While you are visiting friends during the holidays you may be offered cookies or other treats. “This tastes great, what is this cookie called? Do you have any special memories of making cookies with your mom? What did you make? What did it smell like?”
For me, music has always been part of my life. This is especially true during the Advent Season. As a teenager, I would go caroling with a group from my church. We would walk around New Freedom and stop and carol at the homes of shut-ins, people who could not easily get out to church. It was often cold, but it was joyous. Sometimes we just sang, received thanks, smiles and then we moved on. Quite often though, we were invited in for cookies or a cup of cider or hot chocolate. We visited and warmed up a bit but had to move on, we still had quite a few stops and more carols to sing. “Do you have any special traditions that you and your friends did every year? Do you have a favorite Christmas carol?

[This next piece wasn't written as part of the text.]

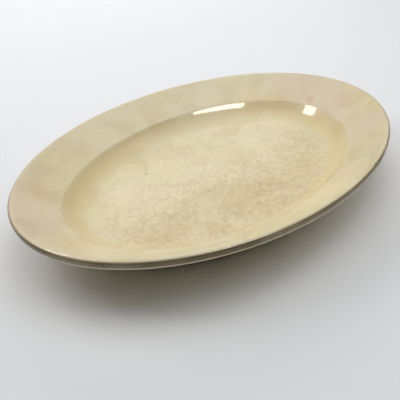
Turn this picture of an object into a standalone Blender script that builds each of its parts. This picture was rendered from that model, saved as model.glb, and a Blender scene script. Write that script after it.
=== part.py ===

When I was growing up my grandmother lived nearby. My grandmother owned a farm going down the hill from her house. She lived in a regular house at the top of the hill, but there was a farm-house and a big barn down the farm lane. To the right of the barn, she, my dad and my uncles had planted a grove of pine trees to prevent a steep section of the hill from eroding.
One of my special memories was going down the hill with my dad and one or more of my brothers and picking out our Christmas tree from the pine grove. This was a big thrill. My father still has the same saw, hanging in his shed, that we used to cut down those trees decades ago. I remember the fresh scent of the pine needles and the pine sap that would always get on our hands and our coats. We would help dad carry or drag the tree out of the wood to the car. We would also cut sprigs of pine boughs and holly that my mom would use to decorate our home. “How did you decorate your home for the holidays?”
We would go over to my grandmother’s house a week or two before Christmas and set up her Christmas tree, we got out her ornaments, the lights, perhaps some garlands and tinsel.
On Christmas Day, we would wake up early at our house. We would run down the stairs to get our stockings, they were hand-knitted by one of my aunts. We were allowed to open these early, before my parents were up and ready for breakfast. There always was a comic book or a classic comics book stuffed in the top of the stocking. Since I was one of four brothers, we would always read ours first and then trade them around. This was a brilliant “delaying” tactic by my parents, to keep us quiet and engaged for a while so they could grab five more minutes of sleep, get a cup of coffee or tea, brush their teeth, and get a few special treats ready for Christmas breakfast. It also helped to distract us from those “other” presents piled around the tree. “What was it like when you woke up Christmas morning?”
We had a great time opening presents as a family, then later around eleven o’clock my parents would drop my three brothers and me off at my grandmother’s house. I suspect this was to allow mom time to prepare food for Christmas dinner and dad some time to clear away the debris from the unwrapping, hmmm… what did they do with those two hours while we were at grandmother’s? Perhaps this is a new question I need to ask my parents?
My grandmother would always have a few presents for us around her tree. Sometimes my aunt Mary would be up visiting with grandmother for the holidays, so she would be part of the celebrations. She liked to travel, so there might be a small gift, a toy from another country that we would enjoy throughout the day. After opening gifts, my grandmother served the best sandwiches, some type of tender melt-in-your-mouth beef on buttered bread with the crusts cut off. I can still taste them. “Did you have other relatives and family living nearby? Did you celebrate together during the holidays?”
Later in day we would have a gathering of three families, our family, my dad’s brother’s family, my dad’s first cousin’s family and of course my grandmother and aunt Mary. We would rotate each year which family would host Christmas dinner. Each family would bring special dishes, the host family would provide turkey and dressing. The ten children would spend time together and the eight adults would gather, perhaps to share memories of Christmas’s past. This is when I wish I had my digital recorder back in the 1960s and 70s and perhaps a camera and a camcorder.
The good news is that I have been actively recording the Christmas and holiday memories of my parents and my extended family in more recent years. Perhaps this season is a good time for you to ask your friends and loved ones, “How did you celebrate Christmas?”
For us it is great to have our kids home from college and grad school. We did some shopping together, we saw a movie together, we catch up on each other’s news, retell stories from the past year, and chat about future plans – what’s next? My son played a few songs on the bassoon while I hummed a few Christmas carols. We will have a few upcoming holiday gatherings with friends and family… hmmm… I wonder when I need to put the ham in the oven tomorrow?
I hope each of you similarly takes time to celebrate the holidays, to visit with friends and family, and to capture and share memories.
Happy Holidays and best wishes for a great new year.